Ajivika designates an ancient Indian religious and philosophical movement, counted among the heterodox traditions that stood outside Vedic authority and developed alongside early Buddhism and Jainism. Traditionally associated with the teacher Makkhali Gosala, it emerged as a distinct ascetic community whose members lived as wandering renunciants and practiced severe austerities, including at times nudity and deliberate endurance of hardship. The movement flourished especially in eastern India, receiving some measure of royal support, and later maintained a presence in parts of South India before fading as a distinct community.

At the heart of Ajivika thought lies an uncompromising doctrine of determinism, articulated through the principle of niyati, or fate. According to this view, every event in the cosmos—human actions, moral choices, and spiritual attainments—is fixed in advance and unfolds according to an unalterable cosmic schedule. Free will, in any meaningful sense, is denied; effort, discipline, and ethical striving cannot change the course already laid down. Karma, though acknowledged as a concept, is stripped of its efficacy as a moral law capable of shaping future experience, since no present action can modify what fate has already decreed.

This deterministic vision extends to the understanding of rebirth and liberation. All beings are seen as moving through a vast, predetermined cycle of births and deaths, governed by inevitable cosmic rhythms rather than by personal merit or demerit. Liberation from this cycle is not something to be achieved through spiritual practice or moral purification, but rather something that will occur for each being only when its preordained moment arrives.
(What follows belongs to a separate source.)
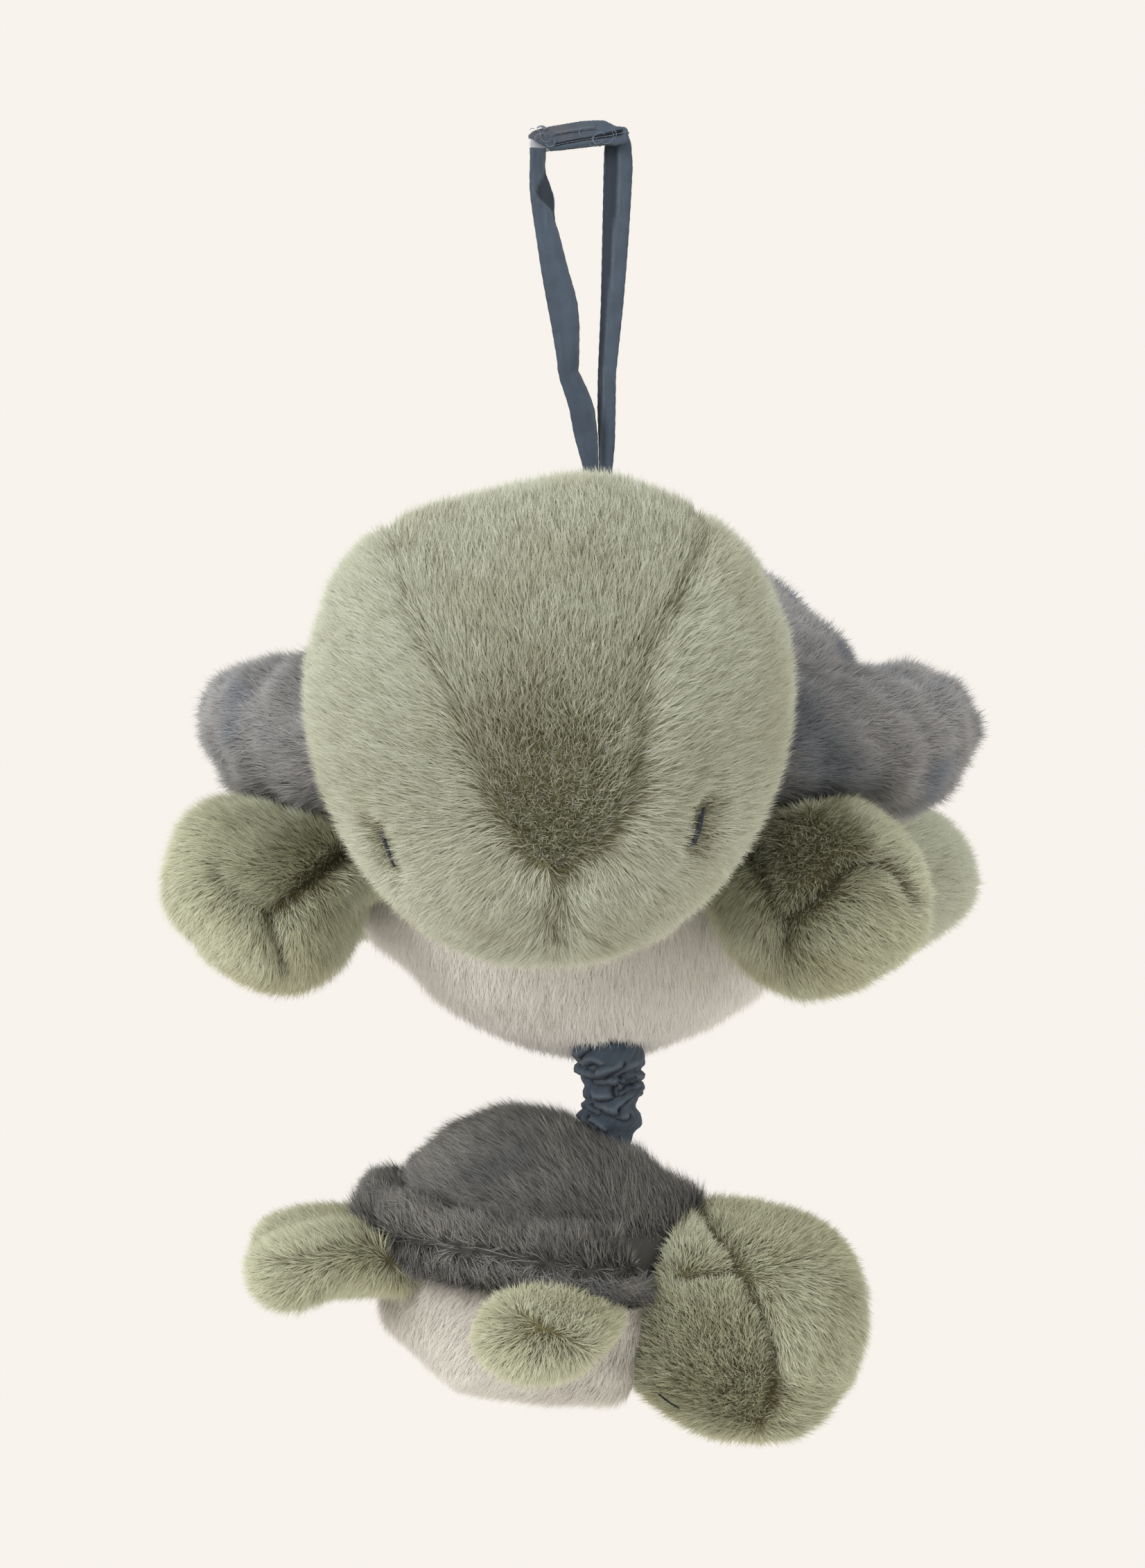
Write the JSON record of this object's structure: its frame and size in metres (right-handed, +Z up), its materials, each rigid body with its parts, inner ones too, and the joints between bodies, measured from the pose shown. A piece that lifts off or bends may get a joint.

Asceticism, therefore, does not function as a means to hasten release; it is instead a way of living out what has already been fated, a radical acceptance of the structure of existence itself.

From a contemplative standpoint, Ajivika thought presents a stark and challenging spiritual landscape. By insisting that even the impulse to seek truth or cultivate virtue is itself predetermined, it invites reflection on the limits of human agency and the depth of cosmic order. In contrast to traditions that place transformative power in intentional practice, Ajivika spirituality orients the seeker toward recognizing an all-encompassing inevitability, where endurance, clarity, and acceptance become the natural responses to a universe governed entirely by fate.